■ WHAT TO PRODUCE: Every line in the data below from the one containing "Recreate this object" down to the one containing "import Module from", both included, must be retyped exactly; no other line is to appear.

■ EXCERPTED RECORDS:
-.-.-

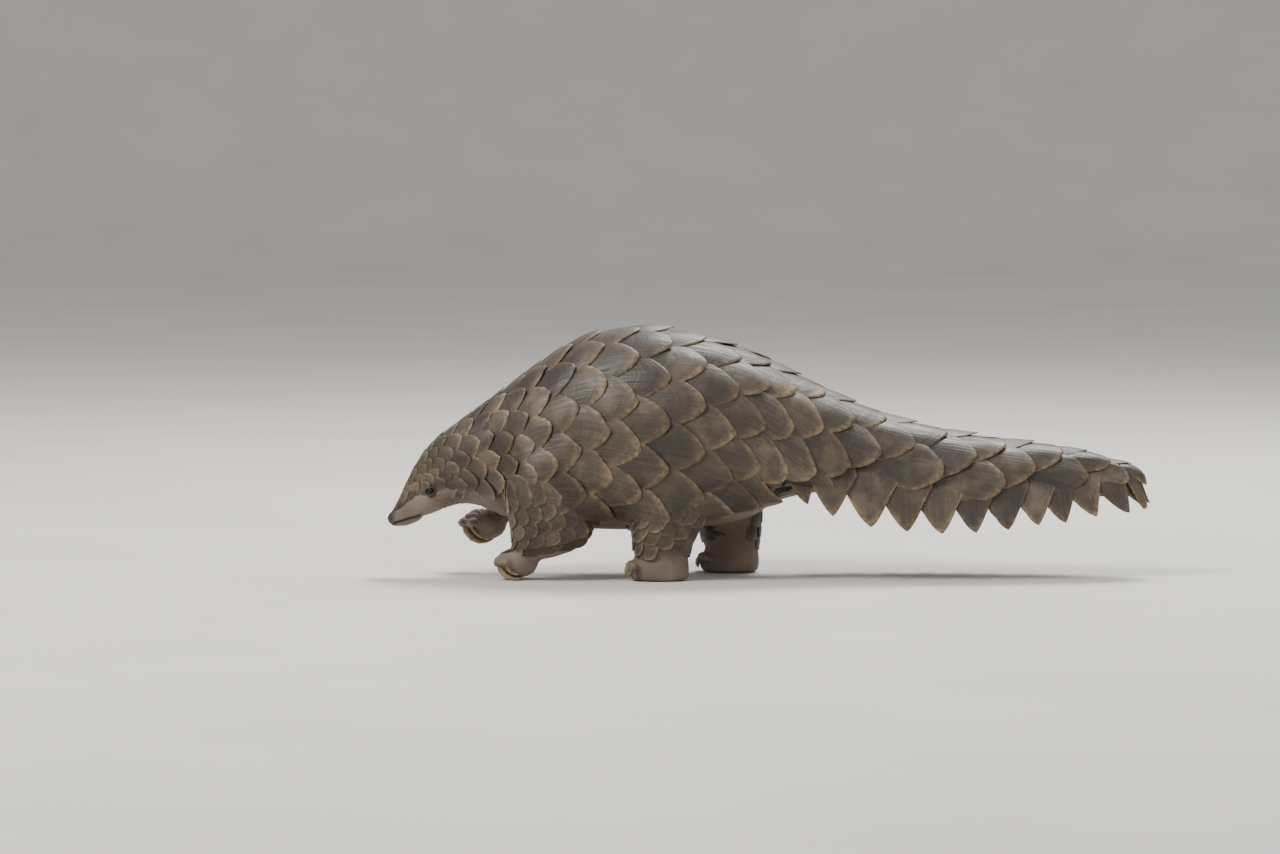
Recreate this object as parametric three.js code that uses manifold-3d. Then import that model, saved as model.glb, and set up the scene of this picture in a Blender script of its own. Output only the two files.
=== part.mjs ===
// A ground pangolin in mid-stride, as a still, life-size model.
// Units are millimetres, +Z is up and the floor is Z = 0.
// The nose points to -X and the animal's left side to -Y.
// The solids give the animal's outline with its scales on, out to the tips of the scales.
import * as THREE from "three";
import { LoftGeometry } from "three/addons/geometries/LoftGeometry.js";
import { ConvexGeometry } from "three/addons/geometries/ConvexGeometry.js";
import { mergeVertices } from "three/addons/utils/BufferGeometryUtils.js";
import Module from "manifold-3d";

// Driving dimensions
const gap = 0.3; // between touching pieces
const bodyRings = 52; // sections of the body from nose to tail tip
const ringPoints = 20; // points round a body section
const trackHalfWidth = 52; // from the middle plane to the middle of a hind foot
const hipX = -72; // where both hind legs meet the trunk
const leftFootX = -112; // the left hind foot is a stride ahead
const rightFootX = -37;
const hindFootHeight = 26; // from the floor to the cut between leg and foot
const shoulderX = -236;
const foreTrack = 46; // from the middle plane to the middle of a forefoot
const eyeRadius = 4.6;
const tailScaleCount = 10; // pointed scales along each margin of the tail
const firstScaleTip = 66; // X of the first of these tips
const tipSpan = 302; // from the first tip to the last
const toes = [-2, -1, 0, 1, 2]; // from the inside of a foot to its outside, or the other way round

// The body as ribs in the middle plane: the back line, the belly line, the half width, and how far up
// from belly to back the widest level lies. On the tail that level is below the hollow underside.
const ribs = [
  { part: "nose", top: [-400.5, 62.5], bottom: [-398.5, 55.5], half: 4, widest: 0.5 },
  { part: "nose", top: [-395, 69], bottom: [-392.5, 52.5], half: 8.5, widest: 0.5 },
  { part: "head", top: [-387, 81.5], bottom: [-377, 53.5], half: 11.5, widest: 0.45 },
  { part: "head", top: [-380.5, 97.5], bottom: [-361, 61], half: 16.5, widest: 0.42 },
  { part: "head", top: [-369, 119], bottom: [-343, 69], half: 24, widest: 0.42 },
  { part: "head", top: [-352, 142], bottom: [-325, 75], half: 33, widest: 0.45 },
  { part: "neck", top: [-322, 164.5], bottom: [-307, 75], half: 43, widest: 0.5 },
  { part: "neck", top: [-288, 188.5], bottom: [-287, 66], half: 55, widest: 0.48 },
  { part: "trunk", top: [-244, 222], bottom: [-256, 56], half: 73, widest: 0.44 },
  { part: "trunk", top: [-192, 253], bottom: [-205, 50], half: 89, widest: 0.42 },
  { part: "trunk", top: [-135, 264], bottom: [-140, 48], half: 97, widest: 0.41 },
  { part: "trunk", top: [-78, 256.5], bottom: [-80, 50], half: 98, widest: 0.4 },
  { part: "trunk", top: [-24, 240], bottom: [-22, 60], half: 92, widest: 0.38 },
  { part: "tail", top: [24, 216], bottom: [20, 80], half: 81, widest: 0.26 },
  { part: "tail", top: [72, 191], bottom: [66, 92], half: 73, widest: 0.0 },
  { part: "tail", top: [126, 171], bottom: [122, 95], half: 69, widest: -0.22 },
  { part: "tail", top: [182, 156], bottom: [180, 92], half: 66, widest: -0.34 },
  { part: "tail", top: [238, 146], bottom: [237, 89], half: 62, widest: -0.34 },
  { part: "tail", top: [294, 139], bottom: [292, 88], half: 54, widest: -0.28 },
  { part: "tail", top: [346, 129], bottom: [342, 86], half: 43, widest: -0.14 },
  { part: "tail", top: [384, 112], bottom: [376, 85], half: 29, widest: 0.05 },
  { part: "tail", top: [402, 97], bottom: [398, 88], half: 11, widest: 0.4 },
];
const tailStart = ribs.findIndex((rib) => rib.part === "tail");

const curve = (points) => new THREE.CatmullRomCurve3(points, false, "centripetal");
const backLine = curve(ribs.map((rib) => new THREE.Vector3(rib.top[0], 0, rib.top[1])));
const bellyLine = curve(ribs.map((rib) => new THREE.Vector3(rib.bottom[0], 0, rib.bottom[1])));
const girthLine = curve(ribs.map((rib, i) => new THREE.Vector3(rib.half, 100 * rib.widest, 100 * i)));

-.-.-

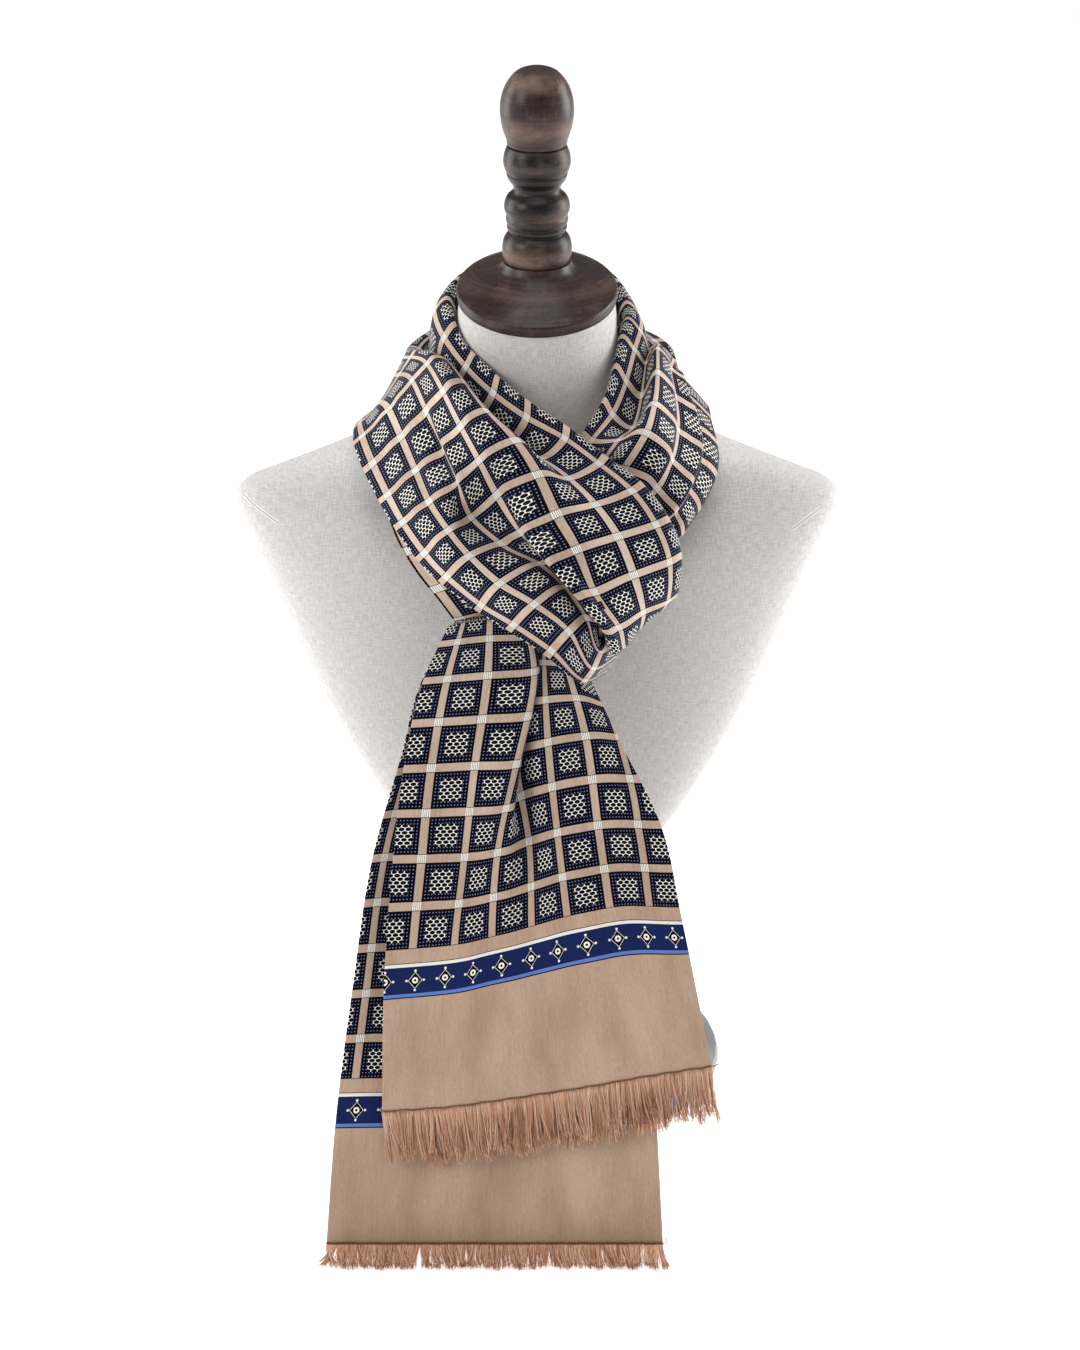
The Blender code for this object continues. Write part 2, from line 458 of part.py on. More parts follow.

-.-.-

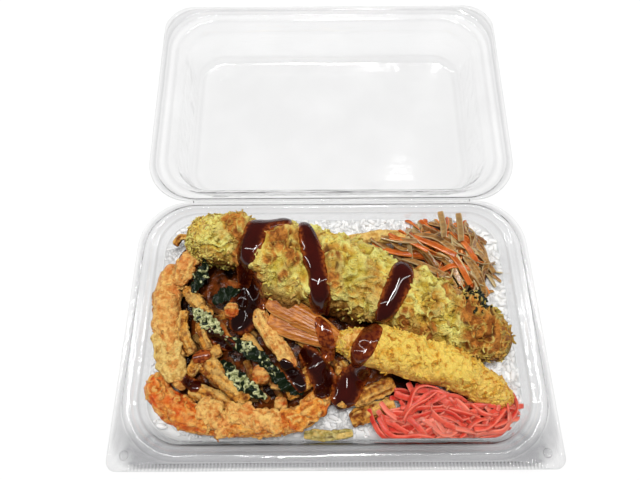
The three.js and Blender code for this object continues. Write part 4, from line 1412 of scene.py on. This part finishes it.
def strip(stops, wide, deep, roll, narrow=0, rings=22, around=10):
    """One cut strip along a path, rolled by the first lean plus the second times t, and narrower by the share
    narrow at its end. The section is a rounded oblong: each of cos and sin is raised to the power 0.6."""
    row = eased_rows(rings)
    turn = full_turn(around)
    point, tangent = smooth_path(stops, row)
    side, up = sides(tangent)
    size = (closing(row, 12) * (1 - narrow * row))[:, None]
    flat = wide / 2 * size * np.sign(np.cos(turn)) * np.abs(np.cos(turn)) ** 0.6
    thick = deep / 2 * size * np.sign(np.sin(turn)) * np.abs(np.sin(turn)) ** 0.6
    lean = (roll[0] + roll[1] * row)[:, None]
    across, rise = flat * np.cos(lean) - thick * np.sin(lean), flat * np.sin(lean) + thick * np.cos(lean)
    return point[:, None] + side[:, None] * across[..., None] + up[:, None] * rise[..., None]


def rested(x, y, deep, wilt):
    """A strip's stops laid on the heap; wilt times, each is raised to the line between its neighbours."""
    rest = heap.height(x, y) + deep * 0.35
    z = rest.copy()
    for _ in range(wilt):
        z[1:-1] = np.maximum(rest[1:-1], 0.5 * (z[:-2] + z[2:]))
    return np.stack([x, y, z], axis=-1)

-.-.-

■ RESULT OF THIS TASK:
Recreate this object as parametric three.js code that uses manifold-3d. Then import that model, saved as model.glb, and set up the scene of this picture in a Blender script of its own. Output only the two files.
=== part.mjs ===
// A ground pangolin in mid-stride, as a still, life-size model.
// Units are millimetres, +Z is up and the floor is Z = 0.
// The nose points to -X and the animal's left side to -Y.
// The solids give the animal's outline with its scales on, out to the tips of the scales.
import * as THREE from "three";
import { LoftGeometry } from "three/addons/geometries/LoftGeometry.js";
import { ConvexGeometry } from "three/addons/geometries/ConvexGeometry.js";
import { mergeVertices } from "three/addons/utils/BufferGeometryUtils.js";
import Module from "manifold-3d";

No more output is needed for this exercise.